### Task
Copy exactly the lines from the one containing "zip(*points))), Vector(map(max, zip(*points)))" through the one containing "for node in", both included, and nothing else.
-=-=-
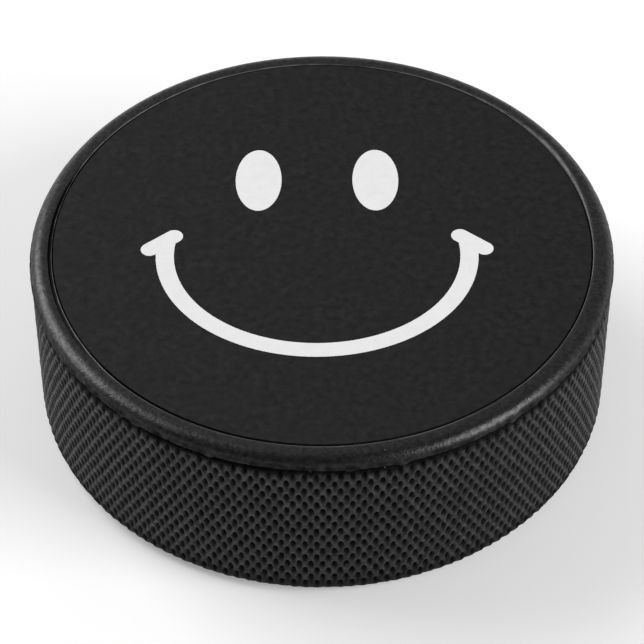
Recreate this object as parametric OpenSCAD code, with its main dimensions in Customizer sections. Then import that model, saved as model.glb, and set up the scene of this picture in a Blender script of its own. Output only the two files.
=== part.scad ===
// Ice hockey puck: a knurled rubber moulding with a printed label laid in its top face.
// The origin is the centre of the bottom face, +Z is the puck's axis, and +Y is the top of the printed face.

/* [Puck] */
// Diameter over the rounded top edge
puck_d = 76.2; // [60:0.1:92]
// Thickness of the whole puck
puck_h = 25.4; // [20:0.1:32]
// Radius of the rounded edge at the top
edge_r = 1.8; // [1.5:0.1:2.3]
// Radius of the rounded edge at the bottom, which the knurl runs on to
base_edge_r = 2; // [1:0.1:3]

/* [Knurled side] */
// Distance from the top face down to the lip of the rounded edge, over the parting groove
lip_drop = 1.4; // [1.3:0.1:1.5]
// Height of the parting groove, between the lip and the knurl
groove_h = 0.95; // [0.4:0.05:1.2]
// Depth of the parting groove, measured in from the puck's full radius
groove_depth = 0.6; // [0.3:0.05:1]
// Distance from the puck's full radius in to the knurl's crests
knurl_inset = 0.15; // [0.05:0.05:0.25]

/* [Label recess] */
// Width of the rim around the recess
rim_w = 2.9; // [2.5:0.1:4]
// Depth of the recess
recess_depth = 0.3; // [0.2:0.05:1]

/* [Label] */
// Clearance all round between the label and the recess wall
label_clearance = 0.25; // [0.2:0.05:1]
// Distance the label lies to the right of the recess's centre
label_shift_x = 0.05; // [-0.1:0.05:0.1]
// Distance the label lies above the recess's centre
label_shift_y = 0.15; // [-0.15:0.05:0.15]
// Thickness of the adhesive
adhesive_t = 0.05; // [0.03:0.01:0.1]
// Thickness of the label's film
film_t = 0.1; // [0.05:0.01:0.2]
// Thickness of the printed ink
ink_t = 0.05; // [0.02:0.01:0.1]

/* [Printed face] */
// Distance the print lies to the right of the puck's axis
print_shift_x = -0.6; // [-1.5:0.1:1.5]
// Width of each eye
eye_w = 6.1; // [3:0.1:9]
// Height of each eye
eye_h = 11.7; // [6:0.1:16]
// Distance between the two eyes' centres
eye_gap = 15.5; // [11:0.1:20]
// Height of the eyes' centres above the puck's axis
eye_rise = 12; // [10:0.1:15]
// Width of the smile over its outer curve
smile_w = 41.8; // [34:0.1:46]
// Depth of the smile's curve, from its widest level to its lowest point
smile_h = 18.3; // [14:0.1:20]
// Distance of the smile's widest level below the puck's axis
smile_drop = 1.9; // [0:0.1:6]
// How far each end of the smile curves on above its widest level, in degrees
smile_turn = 7; // [0:1:20]
// Width of the smile's stroke
smile_stroke = 2.35; // [1:0.05:4]
// Length of the crease across each end of the smile, between the centres of its round ends
crease_len = 3.9; // [2:0.1:5]
// Lean of each crease from level, in degrees
crease_lean = 38; // [20:1:60]
// Distance from the middle of the smile's stroke out to the middle of each crease
crease_out = 0.6; // [0:0.1:1]

/* [Hidden] */
round_steps = 128;
// A cutting solid reaches this far past the face it cuts
past = 1;
// The neck runs this far up into the rounded edge
neck_overlap = 0.05;
puck_r = puck_d / 2;
lip_z = puck_h - lip_drop;
knurl_r = puck_r - knurl_inset;
knurl_high = lip_z - groove_h;
recess_r = puck_r - rim_w;
recess_floor = puck_h - recess_depth;
label_r = recess_r - label_clearance;
film_base = recess_floor + adhesive_t;
ink_base = film_base + film_t;
eye_steps = 64;
smile_steps = 72;
smile_rx = smile_w / 2;
smile_start = 180 - smile_turn;
smile_end = 360 + smile_turn;
// The creases are level with the ends of the smile's stroke
crease_x = (smile_rx - smile_stroke / 2) * cos(smile_turn) + crease_out;
crease_y = (smile_h - smile_stroke / 2) * sin(smile_turn);

// Half of the knurled side's outline in the plane of the puck's axis, with the rounded bottom edge
module side_profile() {
  square([knurl_r - base_edge_r, knurl_high]);
  translate([0, base_edge_r]) square([knurl_r, knurl_high - base_edge_r]);
  translate([knurl_r - base_edge_r, base_edge_r]) circle(r = base_edge_r, $fn = round_steps);
}

// Half of the outline above the knurl: the neck behind the parting groove, and the rounded top edge
module top_profile() {
  translate([0, base_edge_r]) square([puck_r - groove_depth, lip_z + neck_overlap - base_edge_r]);
  translate([0, base_edge_r]) square([puck_r - edge_r, puck_h - base_edge_r]);
  intersection() {
    translate([puck_r - edge_r, puck_h - edge_r]) circle(r = edge_r, $fn = round_steps);
    translate([0, lip_z]) square([puck_r, lip_drop]);
  }
}

// One solid rubber moulding, with the recess for the label in its top face
module puck_body() {
  color("#1e1e20")
    rotate_extrude($fn = round_steps)
      difference() {
        union() {
          side_profile();
          top_profile();
        }
        translate([0, recess_floor]) square([recess_r, recess_depth + past]);
      }
}

// One layer of the label, laid in the recess with its base at height z
module label_layer(z, thickness) {
  translate([label_shift_x, label_shift_y, z])
    linear_extrude(thickness)
      circle(r = label_r, $fn = round_steps);
}

module label_adhesive() {
  color("#3a3936") label_layer(recess_floor, adhesive_t);
}

module label_film() {
  color("#18181a") label_layer(film_base, film_t);
}

// Points of an ellipse between two angles
function ellipse_points(rx, ry, from, to, steps) =
  [for (i = [0:steps]) let (a = from + (to - from) * i / steps) [rx * cos(a), ry * sin(a)]];

// Outline of one eye: side is -1 for the left and 1 for the right
module eye_outline(side) {
  translate([print_shift_x + side * eye_gap / 2, eye_rise])
    polygon(ellipse_points(eye_w / 2, eye_h / 2, 0, 360 - 360 / eye_steps, eye_steps - 1));
}

// A bar with round ends, level and centred on the origin
module round_bar(len, width) {
  square([len, width], center = true);
  for (side = [-1, 1])
    translate([side * len / 2, 0]) circle(d = width, $fn = round_steps);
}

// Outline of the smile: the lower part of an elliptical ring, with a crease across each end
module smile_outline() {
  translate([print_shift_x, -smile_drop]) {
    polygon(concat(
      ellipse_points(smile_rx, smile_h, smile_start, smile_end, smile_steps),
      ellipse_points(smile_rx - smile_stroke, smile_h - smile_stroke, smile_end, smile_start, smile_steps)
    ));
    for (side = [-1, 1])
      translate([side * crease_x, crease_y])
        rotate(-side * crease_lean)
          round_bar(crease_len, smile_stroke);
  }
}

// Puts an outline in the layer of ink
module ink_layer() {
  translate([0, 0, ink_base]) linear_extrude(ink_t) children();
}

// The black ground covers the film and leaves the face open
module black_ink_ground() {
  color("#2a2a2b")
    ink_layer()
      difference() {
        translate([label_shift_x, label_shift_y]) circle(r = label_r, $fn = round_steps);
        for (side = [-1, 1]) eye_outline(side);
        smile_outline();
      }
}

module left_eye_ink() {
  color("#efefee") ink_layer() eye_outline(-1);
}

module right_eye_ink() {
  color("#efefee") ink_layer() eye_outline(1);
}

module smile_ink() {
  color("#efefee") ink_layer() smile_outline();
}

puck_body();
label_adhesive();
label_film();
black_ink_ground();
left_eye_ink();
right_eye_ink();
smile_ink();
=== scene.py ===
"""An ice hockey puck: a knurled rubber moulding with a printed label laid in its top face."""

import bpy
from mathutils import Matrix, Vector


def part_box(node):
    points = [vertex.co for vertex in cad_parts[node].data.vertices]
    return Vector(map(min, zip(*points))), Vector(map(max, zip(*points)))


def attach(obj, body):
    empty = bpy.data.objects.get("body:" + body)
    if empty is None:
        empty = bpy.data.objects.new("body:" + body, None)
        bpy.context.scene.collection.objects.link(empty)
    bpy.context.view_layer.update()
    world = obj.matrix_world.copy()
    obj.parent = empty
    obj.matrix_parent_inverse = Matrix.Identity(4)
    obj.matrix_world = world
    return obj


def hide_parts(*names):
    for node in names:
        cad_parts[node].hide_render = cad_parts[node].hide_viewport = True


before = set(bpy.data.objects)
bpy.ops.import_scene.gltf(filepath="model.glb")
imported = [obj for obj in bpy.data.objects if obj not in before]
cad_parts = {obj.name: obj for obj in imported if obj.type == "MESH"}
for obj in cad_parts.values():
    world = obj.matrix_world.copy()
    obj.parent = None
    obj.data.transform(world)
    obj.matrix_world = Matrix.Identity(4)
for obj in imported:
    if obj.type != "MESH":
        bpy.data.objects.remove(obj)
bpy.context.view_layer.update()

from functools import partial
import math

import bpy
import numpy as np
from mathutils import Matrix, Vector, noise

MM = 0.001

# ---------------------------------------------------------------- sizes, in metres

puck_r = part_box("puck_body")[1].x
puck_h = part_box("puck_body")[1].z
recess_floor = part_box("label_adhesive")[0].z

edge_r = 1.8 * MM
lip_z = puck_h - 1.4 * MM
base_edge_r = 2 * MM
groove_r = puck_r - 0.6 * MM
recess_r = puck_r - 2.9 * MM

knurl_r = puck_r - 0.15 * MM
knurl_high = lip_z - 0.95 * MM
# The knurl's cells are hollow, and each has a steeper pit a little above its middle
hollow_depth = 0.26 * MM
pit_depth = 0.36 * MM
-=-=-
### Exercise solution
    return Vector(map(min, zip(*points))), Vector(map(max, zip(*points)))


def attach(obj, body):
    empty = bpy.data.objects.get("body:" + body)
    if empty is None:
        empty = bpy.data.objects.new("body:" + body, None)
        bpy.context.scene.collection.objects.link(empty)
    bpy.context.view_layer.update()
    world = obj.matrix_world.copy()
    obj.parent = empty
    obj.matrix_parent_inverse = Matrix.Identity(4)
    obj.matrix_world = world
    return obj


def hide_parts(*names):
    for node in names:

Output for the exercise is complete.